Do you mix both sodiums in the same water at the same time, any guidlines one should know before trying this process???


----------



## soapbuddy (Sep 1, 2011)

Yes, both are added one after the other. Be aware that the lye water might hiss a little.


----------



## walkinwounded (Sep 1, 2011)

_*Soapbuddy*_

What can you tell me about the finished product, is it a cream or does it look cloudy, does it bubble and lather nicer, do you like it more then just the straight KOH liquid soap??[/b][/i]


----------



## soapbuddy (Sep 1, 2011)

Depending how much KOH to NAOH you use, it creates a thick creamy soap with lots of bubbles.
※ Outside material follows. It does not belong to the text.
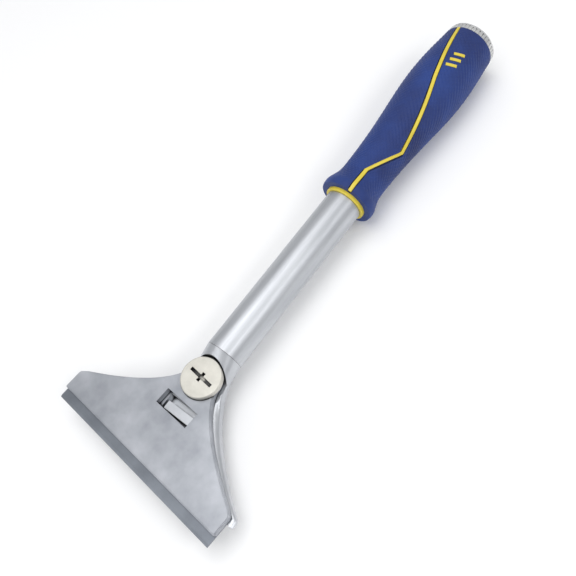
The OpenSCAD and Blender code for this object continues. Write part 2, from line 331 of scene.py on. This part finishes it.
def wrapped(rows, columns, place):
    """A grid whose columns close on themselves, laid out by place(row share, column share)."""
    shape = bmesh.new()
    bmesh.ops.create_grid(shape, x_segments=rows, y_segments=columns, size=0.5)
    for vert in shape.verts:
        vert.co = place(vert.co.x + 0.5, vert.co.y + 0.5)
    bmesh.ops.remove_doubles(shape, verts=shape.verts, dist=0.002 * MM)
    return shape


def rib_point(share, turn):
    """A point of the line's rounded section at a share of the grip's length."""
    a = turn * math.tau
    across = max(-1, min(1, 1.35 * math.sin(a))) * line_w / 2
    top = grip_r(share) - 0.1
    height = top - 0.9 + max(-0.9, min(0.9, 1.15 * math.cos(a)))
    return on_handle(grip_from + ring_len + share * (grip_len - ring_len), height,
                     line_angle(share) + across / grip_r(share))


sleeve = [(grip_from, tube_r + 0.05), (grip_from, ring_r - 0.3), (grip_from + 0.3, ring_r),
          (grip_from + ring_len, ring_r)]
sleeve += [(grip_from + (0.03 + 0.96 * i / 40) * grip_len, grip_r(0.03 + 0.96 * i / 40) - skin_t)
           for i in range(41)]
sleeve += [(grip_to - 0.05, tube_r + 0.05)]
core_shape = turned(sleeve, 72)
rib = wrapped(160, 16, rib_point)
bmesh.ops.holes_fill(rib, edges=rib.edges)
bmesh.ops.recalc_face_normals(rib, faces=rib.faces)
rib_mesh = mesh_of("line_rib", rib)
core_shape.from_mesh(rib_mesh)
yellow_plastic = finish_of("yellow_plastic", (0.66, 0.52, 0.045), (0.76, 0.61, 0.07), 0, (0.34, 0.46),
                           patch=120, grain=2600, relief=0.012)
add_piece("grip_core_moulding", mesh_of("grip_core_moulding", core_shape), "head", "yellow_plastic",
          yellow_plastic, "grip_core")
worn_copy("grip_badge", "grip_marks", "head", "yellow_plastic", yellow_plastic, 0.12)

# Soft panels: blue rubber moulded over the core on both sides of the line, with a fine
# diamond pattern cut in the mould. The skin dips into a groove on each side of the line.
pitch = 2.5
ridges = 36
relief = 0.3
groove_half = line_w / 2 + 0.42


def skin_point(share, turn):
    """A point on the patterned skin: fine columns near the line, wide ones under the grip."""
    around = turn * 2 - 1
    swing = math.copysign(0.25 * abs(around) + 0.75 * abs(around) ** 2.2, around) * math.pi
    along = ring_len / grip_len + share * (1 - ring_len / grip_len)
    radius = grip_r(along)
    angle = line_angle(along) + swing
    off_line = abs(swing) * radius
    u = along * grip_len / pitch
    v = ridges * angle / math.tau
    diamond = (abs(math.sin(math.pi * (u + v))) * abs(math.sin(math.pi * (u - v)))) ** 0.6
    ends = min(1, max(0, (along - 0.05) / 0.02)) * min(1, max(0, (0.985 - along) / 0.01))
    edge = min(1, max(0, (off_line - groove_half - 0.5) / 0.4))
    radius += relief * (diamond - 1) * ends * edge
    if off_line < groove_half:
        radius -= skin_t - 0.15
    return on_handle(grip_from + along * grip_len, radius, angle)


def ring_edges(shape, x):
    """The open edges of a shape that lie at that distance along the handle."""
    return [e for e in shape.edges
            if e.is_boundary and all(abs(v.co.x - x * MM) < 0.02 * MM for v in e.verts)]


skin = wrapped(270, 250, skin_point)
inner_rings = []
for x in (grip_from + ring_len, grip_to):
    wall = bmesh.ops.extrude_edge_only(skin, edges=ring_edges(skin, x))["geom"]
    inner = [g for g in wall if isinstance(g, bmesh.types.BMVert)]
    for vert in inner:
        flat = Vector((0, vert.co.y, vert.co.z - axis_z * MM))
        vert.co = Vector((vert.co.x, 0, axis_z * MM)) + flat.normalized() * (tube_r + 1.0) * MM
    inner_rings += [e for e in wall if isinstance(e, bmesh.types.BMEdge) and e.is_boundary]
bmesh.ops.bridge_loops(skin, edges=inner_rings)
bmesh.ops.recalc_face_normals(skin, faces=skin.faces)
blue_rubber = finish_of("blue_rubber", (0.003, 0.015, 0.105), (0.009, 0.046, 0.245), 0, (0.55, 0.72),
                        patch=35, grain=3000, relief=0.02, painted_shade_reach=0.7)
blue_rubber.node_tree.nodes["Principled BSDF"].inputs["Sheen Weight"].default_value = 0.12
blue_rubber.node_tree.nodes["Principled BSDF"].inputs["Sheen Tint"].default_value = (0.5, 0.6, 1, 1)
add_piece("soft_panels", mesh_of("soft_panels", skin, 60), "head", "blue_rubber", blue_rubber, "grip_skin")

# Butt: a steel bush pressed in the tube, a rubber seal and a plated cap with a knurled edge
# that screws into the bush.
worn_copy("butt_bush", "threaded_bush", "head", "spring_steel", spring_steel, 0.1)
seal_rubber = finish_of("seal_rubber", (0.012, 0.012, 0.012), (0.03, 0.03, 0.03), 0, (0.45, 0.6), 200, 3000)
worn_copy("cap_ring", "cap_seal_ring", "cap_seal", "black_rubber", seal_rubber, 0)
plated_cap = finish_of("plated_cap", (0.62, 0.62, 0.62), (0.76, 0.76, 0.75), 0.9, (0.26, 0.38),
                       patch=150, grain=3600, relief=0.01, painted_shade_reach=1.0)
worn_copy("end_cap", "knurled_cap", "cap", "cap_metal", plated_cap, 0.12)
The bubbles do depend on your formula though.


----------



## walkinwounded (Sep 1, 2011)

The soap calculator I believe uses 50/50, what do you generally do yours as.


----------



## soapbuddy (Sep 1, 2011)

I'm not at home and don't have my notes in front of me. If you go to Summer Bee Meadow cream soap calc, she might have some more info there.

I forgot to say, I'm pretty positive that mine isn't 50/50.


----------



## walkinwounded (Sep 1, 2011)

I'll check it out, thanx again.


----------